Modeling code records
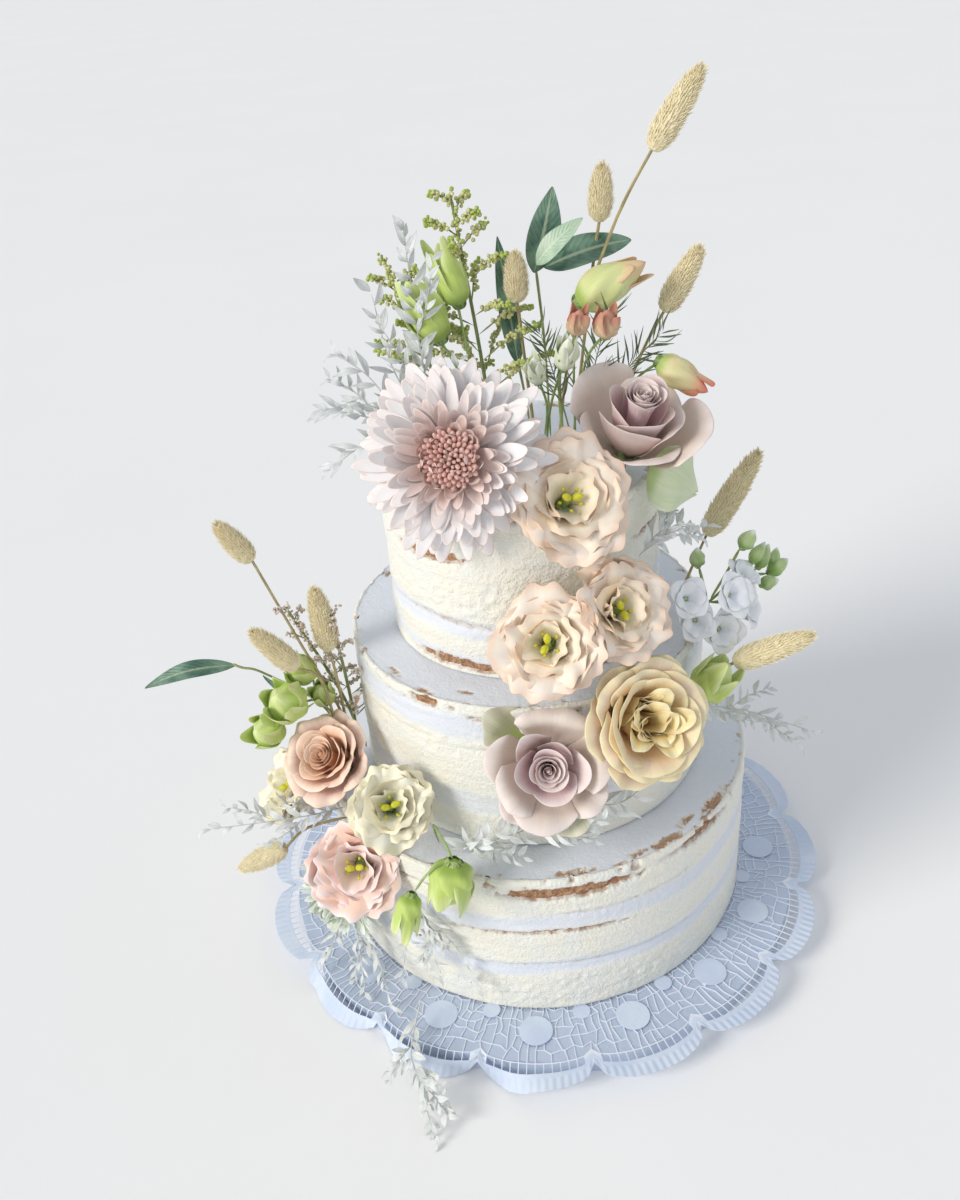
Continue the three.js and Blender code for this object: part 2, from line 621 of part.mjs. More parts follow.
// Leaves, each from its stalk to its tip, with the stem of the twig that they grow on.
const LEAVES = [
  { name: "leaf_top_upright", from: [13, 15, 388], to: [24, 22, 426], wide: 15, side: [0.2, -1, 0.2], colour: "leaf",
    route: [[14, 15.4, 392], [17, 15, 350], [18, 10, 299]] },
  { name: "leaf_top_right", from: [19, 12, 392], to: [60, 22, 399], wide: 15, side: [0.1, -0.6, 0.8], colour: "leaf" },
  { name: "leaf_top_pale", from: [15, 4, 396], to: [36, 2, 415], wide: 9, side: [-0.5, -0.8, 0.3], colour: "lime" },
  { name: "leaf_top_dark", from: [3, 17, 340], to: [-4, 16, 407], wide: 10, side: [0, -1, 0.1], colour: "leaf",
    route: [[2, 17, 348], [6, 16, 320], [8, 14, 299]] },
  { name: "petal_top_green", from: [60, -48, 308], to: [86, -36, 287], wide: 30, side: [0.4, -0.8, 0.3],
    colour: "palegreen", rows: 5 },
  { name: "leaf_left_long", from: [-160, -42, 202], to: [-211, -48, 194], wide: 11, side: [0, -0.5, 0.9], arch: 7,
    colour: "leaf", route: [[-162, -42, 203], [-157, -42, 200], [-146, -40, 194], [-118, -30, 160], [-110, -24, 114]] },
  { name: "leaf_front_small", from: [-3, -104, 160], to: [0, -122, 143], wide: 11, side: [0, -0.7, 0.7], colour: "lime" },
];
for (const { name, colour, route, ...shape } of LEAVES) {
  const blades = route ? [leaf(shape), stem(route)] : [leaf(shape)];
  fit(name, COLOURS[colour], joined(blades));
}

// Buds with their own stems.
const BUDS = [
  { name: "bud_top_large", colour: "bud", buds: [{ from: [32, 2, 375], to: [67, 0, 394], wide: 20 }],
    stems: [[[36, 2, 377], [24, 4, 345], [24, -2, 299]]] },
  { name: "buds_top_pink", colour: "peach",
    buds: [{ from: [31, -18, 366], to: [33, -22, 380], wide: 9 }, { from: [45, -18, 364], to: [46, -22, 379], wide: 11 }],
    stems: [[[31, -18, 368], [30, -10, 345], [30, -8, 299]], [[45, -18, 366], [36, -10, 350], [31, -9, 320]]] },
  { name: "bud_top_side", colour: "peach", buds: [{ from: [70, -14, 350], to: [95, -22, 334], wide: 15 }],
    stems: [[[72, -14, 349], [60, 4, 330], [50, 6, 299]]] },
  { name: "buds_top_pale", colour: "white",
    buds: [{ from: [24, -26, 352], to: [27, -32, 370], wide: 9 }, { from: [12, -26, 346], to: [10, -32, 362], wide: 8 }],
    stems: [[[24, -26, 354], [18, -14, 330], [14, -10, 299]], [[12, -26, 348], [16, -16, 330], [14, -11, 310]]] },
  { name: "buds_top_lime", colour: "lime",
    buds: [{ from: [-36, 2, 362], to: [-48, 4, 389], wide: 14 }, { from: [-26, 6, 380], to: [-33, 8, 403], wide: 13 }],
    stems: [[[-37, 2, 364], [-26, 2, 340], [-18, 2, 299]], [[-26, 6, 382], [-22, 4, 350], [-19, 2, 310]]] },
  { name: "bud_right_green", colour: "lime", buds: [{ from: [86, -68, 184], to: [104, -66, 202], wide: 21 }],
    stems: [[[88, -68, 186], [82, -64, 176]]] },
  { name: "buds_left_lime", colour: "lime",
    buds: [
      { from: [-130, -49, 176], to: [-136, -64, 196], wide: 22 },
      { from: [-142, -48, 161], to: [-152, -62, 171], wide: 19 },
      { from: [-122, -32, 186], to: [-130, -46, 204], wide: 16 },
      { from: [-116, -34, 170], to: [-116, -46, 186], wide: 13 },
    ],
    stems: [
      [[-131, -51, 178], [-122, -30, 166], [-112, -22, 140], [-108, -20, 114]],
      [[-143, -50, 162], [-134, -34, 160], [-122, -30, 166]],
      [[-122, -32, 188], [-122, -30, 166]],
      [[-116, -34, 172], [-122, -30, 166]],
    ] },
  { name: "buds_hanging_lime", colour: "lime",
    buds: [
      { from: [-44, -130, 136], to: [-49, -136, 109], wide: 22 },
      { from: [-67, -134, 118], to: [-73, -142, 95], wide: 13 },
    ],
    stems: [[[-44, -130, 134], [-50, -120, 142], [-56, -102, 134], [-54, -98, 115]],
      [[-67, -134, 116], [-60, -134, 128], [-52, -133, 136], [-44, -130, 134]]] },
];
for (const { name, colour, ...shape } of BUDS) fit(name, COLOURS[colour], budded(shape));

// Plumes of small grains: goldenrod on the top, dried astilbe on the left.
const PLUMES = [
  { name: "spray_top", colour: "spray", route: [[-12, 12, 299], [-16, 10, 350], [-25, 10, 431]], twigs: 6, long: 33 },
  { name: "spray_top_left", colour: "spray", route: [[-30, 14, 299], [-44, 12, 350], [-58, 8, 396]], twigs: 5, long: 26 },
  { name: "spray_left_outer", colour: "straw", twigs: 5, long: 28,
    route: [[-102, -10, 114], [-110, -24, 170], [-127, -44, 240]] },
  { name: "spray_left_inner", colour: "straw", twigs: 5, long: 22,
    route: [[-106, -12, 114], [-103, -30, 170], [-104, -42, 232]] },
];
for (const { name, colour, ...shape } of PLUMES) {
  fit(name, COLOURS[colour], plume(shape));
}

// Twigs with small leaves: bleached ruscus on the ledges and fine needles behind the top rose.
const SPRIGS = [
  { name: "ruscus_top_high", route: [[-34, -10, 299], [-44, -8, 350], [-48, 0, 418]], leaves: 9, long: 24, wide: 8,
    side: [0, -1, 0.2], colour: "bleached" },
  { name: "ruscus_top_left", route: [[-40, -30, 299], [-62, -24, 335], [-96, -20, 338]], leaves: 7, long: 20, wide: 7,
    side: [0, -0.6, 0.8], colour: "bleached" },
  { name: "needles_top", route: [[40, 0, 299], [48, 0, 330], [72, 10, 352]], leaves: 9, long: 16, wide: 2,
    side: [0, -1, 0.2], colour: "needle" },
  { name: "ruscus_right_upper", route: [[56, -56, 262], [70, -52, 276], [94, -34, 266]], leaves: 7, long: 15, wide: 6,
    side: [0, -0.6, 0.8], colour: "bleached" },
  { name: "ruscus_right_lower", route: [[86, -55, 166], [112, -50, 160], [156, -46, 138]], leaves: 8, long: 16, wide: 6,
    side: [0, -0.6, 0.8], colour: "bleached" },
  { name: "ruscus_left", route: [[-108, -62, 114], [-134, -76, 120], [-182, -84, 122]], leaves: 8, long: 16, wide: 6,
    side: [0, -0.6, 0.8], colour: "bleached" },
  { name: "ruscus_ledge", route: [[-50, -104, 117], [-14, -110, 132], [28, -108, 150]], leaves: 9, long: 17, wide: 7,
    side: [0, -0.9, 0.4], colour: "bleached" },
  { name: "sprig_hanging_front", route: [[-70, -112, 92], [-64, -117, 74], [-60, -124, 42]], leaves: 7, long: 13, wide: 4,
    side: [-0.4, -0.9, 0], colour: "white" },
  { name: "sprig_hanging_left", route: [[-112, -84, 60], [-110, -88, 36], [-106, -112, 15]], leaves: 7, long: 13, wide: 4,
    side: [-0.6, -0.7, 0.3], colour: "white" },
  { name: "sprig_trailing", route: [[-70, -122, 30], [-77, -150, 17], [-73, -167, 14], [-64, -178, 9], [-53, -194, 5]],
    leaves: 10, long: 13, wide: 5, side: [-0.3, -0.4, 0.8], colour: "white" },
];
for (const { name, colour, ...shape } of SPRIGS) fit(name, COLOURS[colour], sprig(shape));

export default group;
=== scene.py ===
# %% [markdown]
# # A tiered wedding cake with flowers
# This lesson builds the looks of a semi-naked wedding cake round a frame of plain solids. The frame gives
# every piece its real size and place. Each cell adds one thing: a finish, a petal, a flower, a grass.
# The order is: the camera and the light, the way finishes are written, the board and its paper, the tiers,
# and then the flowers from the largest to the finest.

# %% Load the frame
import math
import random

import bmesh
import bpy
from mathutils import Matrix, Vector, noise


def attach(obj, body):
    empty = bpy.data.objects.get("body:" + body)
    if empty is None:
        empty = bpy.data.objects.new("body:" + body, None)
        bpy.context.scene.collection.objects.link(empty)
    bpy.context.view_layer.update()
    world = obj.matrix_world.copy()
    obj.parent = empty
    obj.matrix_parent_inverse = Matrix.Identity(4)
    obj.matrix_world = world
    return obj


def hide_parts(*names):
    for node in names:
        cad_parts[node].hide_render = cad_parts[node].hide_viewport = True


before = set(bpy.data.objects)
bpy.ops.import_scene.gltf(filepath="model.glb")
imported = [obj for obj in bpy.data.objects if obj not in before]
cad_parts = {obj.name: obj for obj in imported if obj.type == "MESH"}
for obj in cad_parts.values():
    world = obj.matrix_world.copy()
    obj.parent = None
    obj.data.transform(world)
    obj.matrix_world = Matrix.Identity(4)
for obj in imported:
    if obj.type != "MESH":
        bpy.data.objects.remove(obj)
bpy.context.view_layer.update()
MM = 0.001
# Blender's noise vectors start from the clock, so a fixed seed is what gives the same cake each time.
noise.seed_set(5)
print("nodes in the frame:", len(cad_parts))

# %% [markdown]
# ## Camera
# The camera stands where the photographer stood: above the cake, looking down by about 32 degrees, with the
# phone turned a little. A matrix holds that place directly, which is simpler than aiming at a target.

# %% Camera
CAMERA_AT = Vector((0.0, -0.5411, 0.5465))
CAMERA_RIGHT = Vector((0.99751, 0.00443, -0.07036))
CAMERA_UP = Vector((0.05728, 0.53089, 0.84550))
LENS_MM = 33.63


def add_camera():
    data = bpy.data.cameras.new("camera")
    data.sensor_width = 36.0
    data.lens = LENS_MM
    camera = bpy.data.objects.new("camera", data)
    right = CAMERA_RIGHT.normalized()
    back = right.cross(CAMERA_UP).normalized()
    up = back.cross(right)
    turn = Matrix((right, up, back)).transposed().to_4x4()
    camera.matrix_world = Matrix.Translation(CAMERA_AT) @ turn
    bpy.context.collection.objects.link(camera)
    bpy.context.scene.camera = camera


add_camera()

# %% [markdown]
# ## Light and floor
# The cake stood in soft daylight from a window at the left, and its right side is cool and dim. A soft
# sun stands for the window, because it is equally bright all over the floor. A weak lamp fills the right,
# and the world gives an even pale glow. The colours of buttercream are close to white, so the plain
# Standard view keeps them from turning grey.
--
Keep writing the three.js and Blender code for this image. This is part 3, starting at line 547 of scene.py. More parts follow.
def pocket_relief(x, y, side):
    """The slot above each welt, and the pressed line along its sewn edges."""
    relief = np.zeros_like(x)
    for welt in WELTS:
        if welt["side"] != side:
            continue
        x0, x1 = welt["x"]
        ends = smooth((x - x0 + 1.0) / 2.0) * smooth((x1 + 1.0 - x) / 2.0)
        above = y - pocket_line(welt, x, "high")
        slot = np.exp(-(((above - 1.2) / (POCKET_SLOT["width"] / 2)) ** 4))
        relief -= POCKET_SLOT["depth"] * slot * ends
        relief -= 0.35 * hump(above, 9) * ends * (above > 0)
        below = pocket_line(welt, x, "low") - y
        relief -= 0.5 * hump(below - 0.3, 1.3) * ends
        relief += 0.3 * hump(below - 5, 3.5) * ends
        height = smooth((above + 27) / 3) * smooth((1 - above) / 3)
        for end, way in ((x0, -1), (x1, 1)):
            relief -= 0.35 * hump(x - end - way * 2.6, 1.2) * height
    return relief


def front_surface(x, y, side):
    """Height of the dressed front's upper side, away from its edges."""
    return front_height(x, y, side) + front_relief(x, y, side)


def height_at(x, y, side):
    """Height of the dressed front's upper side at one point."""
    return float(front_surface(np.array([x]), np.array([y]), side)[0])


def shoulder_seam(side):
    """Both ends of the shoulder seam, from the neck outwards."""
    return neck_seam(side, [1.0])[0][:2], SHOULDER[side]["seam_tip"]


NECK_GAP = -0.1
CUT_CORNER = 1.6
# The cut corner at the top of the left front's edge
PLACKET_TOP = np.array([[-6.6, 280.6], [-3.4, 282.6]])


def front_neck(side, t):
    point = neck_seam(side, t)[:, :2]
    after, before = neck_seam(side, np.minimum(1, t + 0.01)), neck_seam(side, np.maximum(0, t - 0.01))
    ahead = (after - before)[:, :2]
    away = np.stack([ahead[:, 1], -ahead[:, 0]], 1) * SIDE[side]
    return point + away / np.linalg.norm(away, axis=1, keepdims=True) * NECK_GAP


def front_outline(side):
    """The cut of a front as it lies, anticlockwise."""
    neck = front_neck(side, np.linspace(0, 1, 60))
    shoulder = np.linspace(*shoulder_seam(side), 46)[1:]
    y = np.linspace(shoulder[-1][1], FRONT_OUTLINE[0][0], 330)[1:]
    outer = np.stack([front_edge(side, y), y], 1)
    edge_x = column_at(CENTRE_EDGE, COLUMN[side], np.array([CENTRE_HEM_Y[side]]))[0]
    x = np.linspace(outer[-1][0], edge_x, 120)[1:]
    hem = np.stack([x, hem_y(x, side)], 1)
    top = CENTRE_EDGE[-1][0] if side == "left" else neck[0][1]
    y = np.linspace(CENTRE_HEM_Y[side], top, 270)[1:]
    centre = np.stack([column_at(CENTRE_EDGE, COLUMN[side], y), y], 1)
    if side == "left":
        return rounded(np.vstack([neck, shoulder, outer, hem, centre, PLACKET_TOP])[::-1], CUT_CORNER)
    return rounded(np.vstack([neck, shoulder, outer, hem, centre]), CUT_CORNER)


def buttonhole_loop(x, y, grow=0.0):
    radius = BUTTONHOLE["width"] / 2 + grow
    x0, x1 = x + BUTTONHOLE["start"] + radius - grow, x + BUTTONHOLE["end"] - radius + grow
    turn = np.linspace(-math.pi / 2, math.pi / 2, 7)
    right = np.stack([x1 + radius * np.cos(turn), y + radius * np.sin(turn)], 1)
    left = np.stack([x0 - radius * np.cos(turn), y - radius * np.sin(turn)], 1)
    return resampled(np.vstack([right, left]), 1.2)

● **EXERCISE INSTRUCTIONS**
Of the entries listed above, reproduce only the lines starting at the line containing "fit(name, COLOURS[colour], sprig(shape));" and ending at the line containing "in imported if". Include both, exactly as they stand.

● **WRITTEN RESPONSE**
for (const { name, colour, ...shape } of SPRIGS) fit(name, COLOURS[colour], sprig(shape));

export default group;
=== scene.py ===
# %% [markdown]
# # A tiered wedding cake with flowers
# This lesson builds the looks of a semi-naked wedding cake round a frame of plain solids. The frame gives
# every piece its real size and place. Each cell adds one thing: a finish, a petal, a flower, a grass.
# The order is: the camera and the light, the way finishes are written, the board and its paper, the tiers,
# and then the flowers from the largest to the finest.

# %% Load the frame
import math
import random

import bmesh
import bpy
from mathutils import Matrix, Vector, noise


def attach(obj, body):
    empty = bpy.data.objects.get("body:" + body)
    if empty is None:
        empty = bpy.data.objects.new("body:" + body, None)
        bpy.context.scene.collection.objects.link(empty)
    bpy.context.view_layer.update()
    world = obj.matrix_world.copy()
    obj.parent = empty
    obj.matrix_parent_inverse = Matrix.Identity(4)
    obj.matrix_world = world
    return obj


def hide_parts(*names):
    for node in names:
        cad_parts[node].hide_render = cad_parts[node].hide_viewport = True


before = set(bpy.data.objects)
bpy.ops.import_scene.gltf(filepath="model.glb")
imported = [obj for obj in bpy.data.objects if obj not in before]
cad_parts = {obj.name: obj for obj in imported if obj.type == "MESH"}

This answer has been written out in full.